Papua New Guinea is located just south of the equator, and so enjoys a beautiful tropical climate. It is always a good time to take a cruise to the island. It is warm year-around, although it can cool off in the highlands near the center of the island. In fact, Papua New Guinea is one of the only places so close to the equator to experience snowfall in its mountains. Travelers may want to take into account that rainy season occurs from December to March, and coastal areas can be very hot in the dry season.

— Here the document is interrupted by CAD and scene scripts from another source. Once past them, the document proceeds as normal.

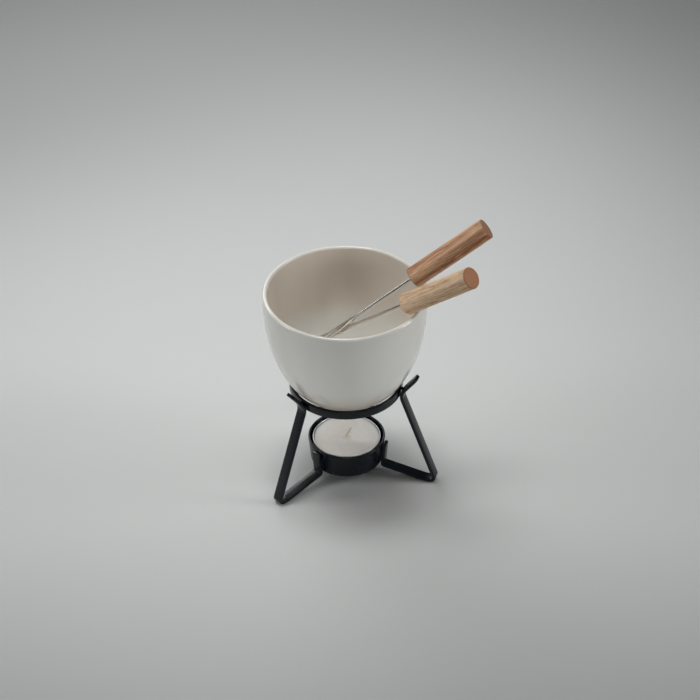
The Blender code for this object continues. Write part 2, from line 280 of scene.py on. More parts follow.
def wood_material(name, pale, mid, streak, end_grain, axis_turn, center, half_length, streak_share):
    """Turned oak, sanded and oiled: long pores and dark streaks along the grain, browner on the cut ends."""
    made, tree, shader = shader_of("Turned oiled oak, " + name, IOR=1.45)
    local, grain = object_space(tree, center, axis_turn, (1, 1, 0.05))
    # Slow bands 5 mm wide that wander along the handle
    bands = noise_of(tree, grain, 5, 2.0, Distortion=0.3)
    base = ramp(tree, bands, [(0.3, mid), (0.62, pale)])
    # Growth streaks about 0.65 mm wide and 13 mm long, crowded in the darker bands
    streaks = noise_of(tree, grain, 0.65, 5.0, Roughness=0.7, Distortion=0.4)
    mask = remap(tree, streaks, 0.6 - streak_share, 0.68 - streak_share, high=0.8)
    crowd = remap(tree, bands, 0.6, 0.42, low=0.35)
    crowded = add(tree, "ShaderNodeMath", links={0: mask, 1: crowd}, operation="MULTIPLY")
    streaked = mixed(tree, crowded.outputs[0], base, streak)
    # Open pores: dark dashes 0.35 mm wide and about 5 mm long
    _, pore_space = object_space(tree, center, axis_turn, (1, 1, 0.07))
    pores = noise_of(tree, pore_space, 0.35, 2.0)
    pored = mixed(tree, remap(tree, pores, 0.58, 0.72, high=0.5), streaked, darker(streak, 0.55))
    # The cut ends soak up more oil. The pattern there is growth rings 1.1 mm apart
    along = add(tree, "ShaderNodeSeparateXYZ", links={"Vector": local}).outputs["Z"]
    from_middle = add(tree, "ShaderNodeMath", links={0: along}, operation="ABSOLUTE").outputs[0]
    end = remap(tree, from_middle, half_length - 0.8 * MM, half_length - 0.2 * MM)
    rings = add(tree, "ShaderNodeTexWave",
                {"Scale": PER_MM / (1.1 * WAVES), "Distortion": 2.5, "Detail": 2.0, "Detail Scale": 1.2},
                {"Vector": local}, wave_type="RINGS", rings_direction="Z").outputs["Fac"]
    cut = ramp(tree, rings, [(0.2, darker(end_grain, 0.78)), (0.8, end_grain)])
    tree.links.new(mixed(tree, end, pored, cut), shader.inputs["Base Color"])
    roughen(tree, shader, streaks, 0.48, 0.68)
    emboss(tree, shader, pores, 0.35, 0.12, invert=True)
    return made


def floor_material(colour):
    """Painted plywood sweep: a matt pale surface with a very slight unevenness."""
    made, tree, shader = shader_of("Matt painted sweep", Roughness=0.75, IOR=1.4)
    local, _ = object_space(tree)
    tint(tree, shader, noise_of(tree, local, 300, 2.0), (0.3, darker(colour, 0.99)), (0.7, colour))
    return made


# ------------------------------------------------------------------ modelling helpers

def deselect():
    if bpy.context.object and bpy.context.object.mode != "OBJECT":
        bpy.ops.object.mode_set(mode="OBJECT")
    bpy.ops.object.select_all(action="DESELECT")


def edit(obj, mode="VERT"):
    """Opens a mesh for editing with everything deselected."""
    deselect()
    bpy.context.view_layer.objects.active = obj
    obj.select_set(True)
    bpy.ops.object.mode_set(mode="EDIT")
    bpy.ops.mesh.select_mode(type=mode)
    bpy.ops.mesh.select_all(action="DESELECT")


def pick(obj, kind, test):
    """Selects the open mesh's faces, edges or vertices that pass a test."""
    mesh = bmesh.from_edit_mesh(obj.data)
    for element in getattr(mesh, kind):
        if test(element):
            element.select_set(True)
    mesh.select_flush_mode()
    bmesh.update_edit_mesh(obj.data)


def name_piece(obj, name):
    obj.name = name
    obj.data.name = name
    return obj


def apply_all(obj):
    """Applies an object's modifiers and its place, so that the place is in its mesh."""
    deselect()
    bpy.context.view_layer.objects.active = obj
    obj.select_set(True)
    for modifier in list(obj.modifiers):
        bpy.ops.object.modifier_apply(modifier=modifier.name)
    bpy.ops.object.transform_apply(location=True, rotation=True, scale=True)


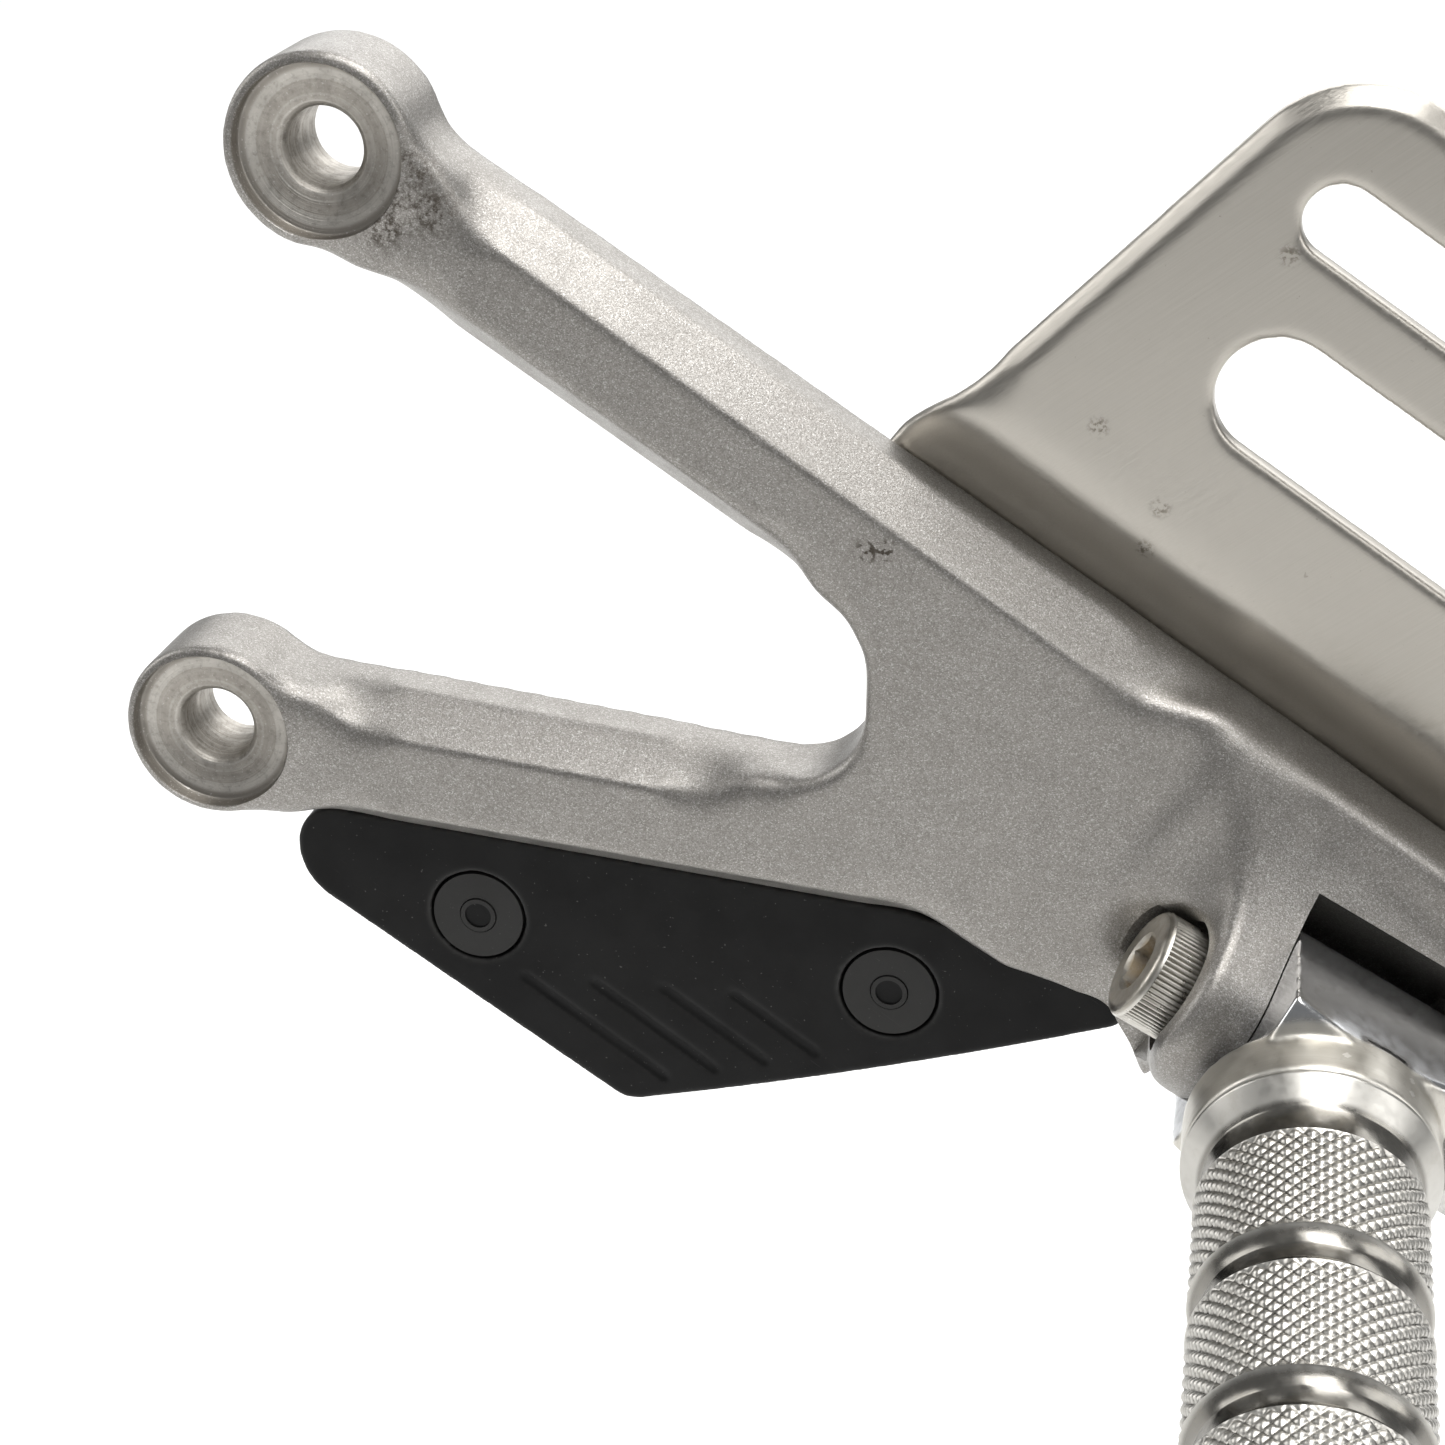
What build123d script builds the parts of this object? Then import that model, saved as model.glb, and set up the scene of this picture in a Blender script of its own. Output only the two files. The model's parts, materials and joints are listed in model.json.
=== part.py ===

Papua New Guinea hosts an incredible array of wildlife, thanks to the richness of its tropical forests and lowlands. In fact, the largest butterfly in the world is found in Papua New Guinea; the Queen Alexandra Birdwing has a wingspan of 10 inches. This beautiful specimen lives nowhere else in the world, and is dependent on a certain rainforest vine for food.
Other magnificent fliers that may appear on a cruise to Papua New Guinea are the 32 species of birds-of-paradise that inhabit the island. These distinctive birds are astonishingly colorful, from yellow and orange plumes, green and blue throats, and bright red heads. Their color combinations are endless, and are iconic in the mythology of the island.
Travelers to the island may also be lucky enough to see the famous wallaby. This kangaroo-like animal is the largest mammal on Papua New Guinea, and may be seen carrying its young in its front pouch. The other well-known marsupial of the island is the quoll; it only weighs about a pound but is a famously fierce carnivore known to eat prey as large or larger than itself. New Guinea also has several species of tree kangaroos.
Travelers to New Guinea may also catch a glimpse of several kinds of snakes, eagles, bat species, and some of the island’s spectacular flightless birds.